The Boston Redevelopment Authority is seeking to codify a series of community recommendations to guide current and future development along the South Huntington Avenue Corridor.
“We decided to take these guidelines and translate them as codifying text amendments” to the zoning code, said Marie Mercurio, a senior planner at the BRA, during the authority’s Feb. 11 meeting.
The Boston Zoning Commission is scheduled to hear the proposed zoning code amendments this, Wednesday, March 9.
The study area in question extends from Perkins Street to Huntington Avenue, and is divided into three precincts, Mercurio said, “because we noticed several distinctions in scale and use along the avenue”:
Precinct 1, from Huntington Avenue to Heath Street, is characterized by three-story brick row houses.
Precinct 2, from Heath Street to Bynner Street, is characterized by large institutional uses: The VA hospital, the Sherrill House and the Goddard House.
Precinct 3, from Bynner Street to Perkins Street, is characterized by three- to four-story multi-family housing, and is also a transition area to the Hyde Square business district.
The zoning code amendments approved Feb. 11 and recommended to the city’s Zoning Commission are as follows:
Uses: The addition of ground-floor retail, commercial and food service to increase pedestrian activity.
Floor area ratio: The ratio of a building’s total floor area to the size of the piece of land on which it’s built would increase from 2 to 3, particularly in Precinct 1.
Height and setbacks: On the western side of South Huntington, building height could increase from four to six stories, particularly in the middle of the study area from Heath Street to the Goddard House.
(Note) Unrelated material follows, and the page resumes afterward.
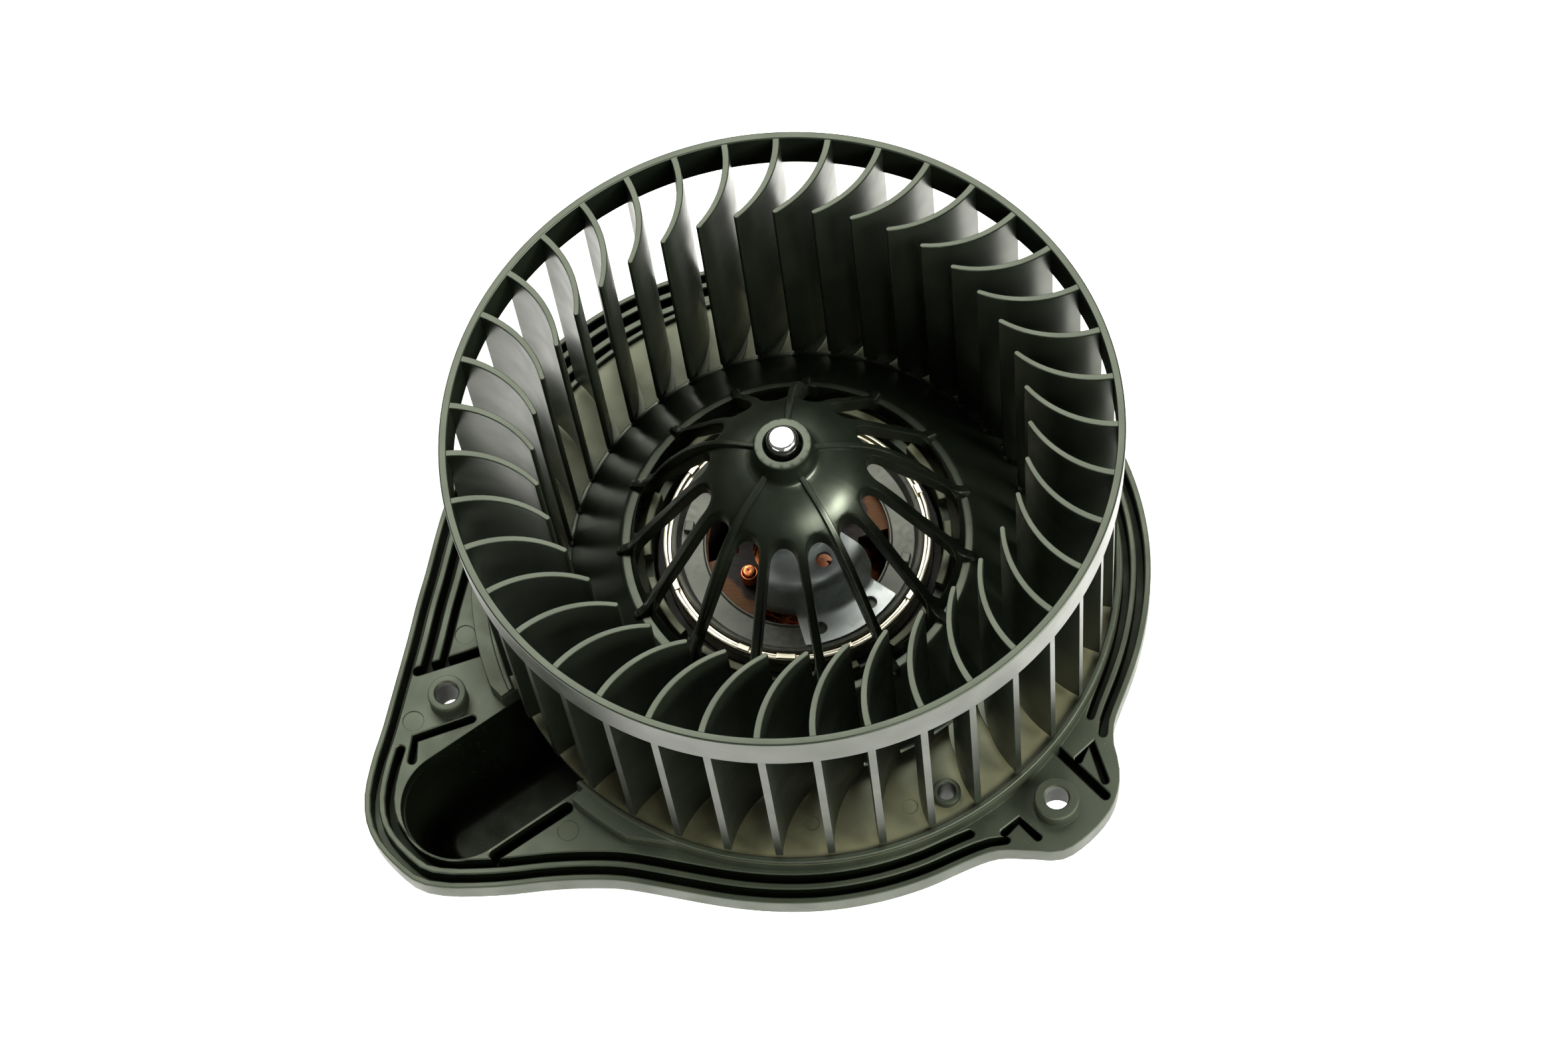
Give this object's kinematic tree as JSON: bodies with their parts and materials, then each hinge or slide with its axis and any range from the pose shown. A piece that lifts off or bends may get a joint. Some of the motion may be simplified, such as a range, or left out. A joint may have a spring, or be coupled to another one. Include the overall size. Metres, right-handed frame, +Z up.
{
  "type": "blower motor wheel",
  "caption": "Car heater blower: a bladed fan wheel on a small brushed motor, set in a flat mounting flange with a cooling duct.",
  "frame": {"origin": "on the axle, at the centre of the motor cover's flat base", "axes": "+Z up the axle towards the wheel's open end, +X to the right of the duct seen with the duct at the front left"},
  "size_m": [0.1959, 0.1819, 0.132],
  "materials": {
    "black_plastic": "satin moulded",
    "can_steel": "plated, drawn",
    "polished_steel": "ground",
    "zinc_plate": "zinc plated",
    "core_steel": "varnished stampings",
    "copper": "enamelled",
    "brass": "stamped",
    "bronze": "sintered",
    "ferrite": "pressed",
    "carbon": "pressed",
    "amber_resin": "resin board",
    "rubber": "matt"
  },
  "bodies": {
    "housing": {"mounting_flange": "black_plastic", "motor_cover": "black_plastic", "motor_can": "can_steel", "magnet_a": "ferrite", "magnet_b": "ferrite", "magnet_spring_a": "can_steel", "magnet_spring_b": "can_steel", "end_bracket": "zinc_plate", "upper_bearing": "bronze", "lower_bearing": "bronze", "upper_retainer": "polished_steel", "lower_retainer": "polished_steel", "brush_card": "amber_resin", "brush_holder_a": "brass", "brush_holder_b": "brass", "brush_a": "carbon", "brush_b": "carbon", "brush_spring_a": "polished_steel", "brush_spring_b": "polished_steel", "choke_a": "copper", "choke_b": "copper", "terminal_a": "brass", "terminal_b": "brass", "upper_isolator": "rubber", "lower_isolator": "rubber", "cover_screw_1": "polished_steel", "cover_screw_2": "polished_steel", "cover_screw_3": "polished_steel"},
    "rotor": {"impeller": "black_plastic", "shaft": "polished_steel", "armature_core": "core_steel", "armature_windings": "copper", "commutator": "copper", "thrust_washer_upper": "amber_resin", "thrust_washer_lower": "amber_resin"}
  },
  "joints": [
    {"name": "fan_spin", "type": "hinge", "parent": "housing", "child": "rotor", "pos_m": [0, 0, 0.05], "axis": [0, 0, 1], "continuous": true}
  ]
}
For six-story buildings, setbacks would increase to 30 feet.
Historical preservation and transportation: On the western side of South Huntington, new buildings should connect to the Emerald Necklace parks and other parts of the public realm, including transit stops, sidewalks and crosswalks, to increase overall safety for pedestrians and bicyclists.
Mercurio acknowledged that development pressures, and certain buildings shifting from institutional to residential uses, jumpstarted the initial corridor study and the development of these recommendations. In late 2012, the Zoning Board of Appeals’ unanimous approval of the 196-unit development Olmsted Place at 161 South Huntington Ave. garnered strong responses by some community members.
“We need to have a better idea of what this street should look like and be like in the next five to 10 years,” Kairos Shen, then-director of planning for the BRA, told Boston.com at the time. “The goal of this study is to give the community and the development community a clearer idea of what the city and the community’s expectation should be for any new development. … We’re interested in developing a set of guidelines that I can recommend to the board, the director and the mayor.”
The study of the ¾-mile-long stretch from Perkins Street to Huntington Avenue resulted in a 44-page document, “Framework for Future Development of South Huntington Avenue,” which was approved by the BRA board on May 16. 2013. But these were just a “unified set of development guidelines for the review of projects,” not formal zoning requirements. Last year, the BRA decided that these guidelines should be added to the zoning code for Jamaica Plain and Mission Hill, and held two community meetings to discuss this change.
At the meeting in February at which the recommendations were reviewed, BRA board member Carol Downs questioned whether the plan might already be out of date, given that several large projects have been developed since it was completed.
For instance, in June 2013, one month after the South Huntington Corridor Framework was approved, the BRA board approved 105 South Huntington, a 13-story tower, which was vastly larger than the six stories recommended in the zoning changes. (Cedar Valley Development LLC, which is building the tower, is expected to contribute money toward street improvements, as well as to the Emerald Necklace Conservancy.) Construction began in December 2015.
John “Tad” Read, the BRA’s acting director of planning, stressed that the city is keenly aware of the intense development along the study area, and is striving to stay ahead of the curve through several planning processes, such as the ongoing JP/Rox corridor study.
Mercurio noted that Goddard House is undergoing community review and has done “an excellent job in referring to the document.”
But there is more work to do, Mercurio acknowledged. “What does the VA Hospital have up its sleeve? The MSPCA?”
The new zoning will be tested by the latest development submitted to the BRA Jan. 28 for 35 South Huntington Ave. Developers are planning a five- to six-story building on a narrow site on the west side of South Huntington dominated by three-story brick row houses built in 1910. The submission received largely positive support at a Feb. 9 community meeting.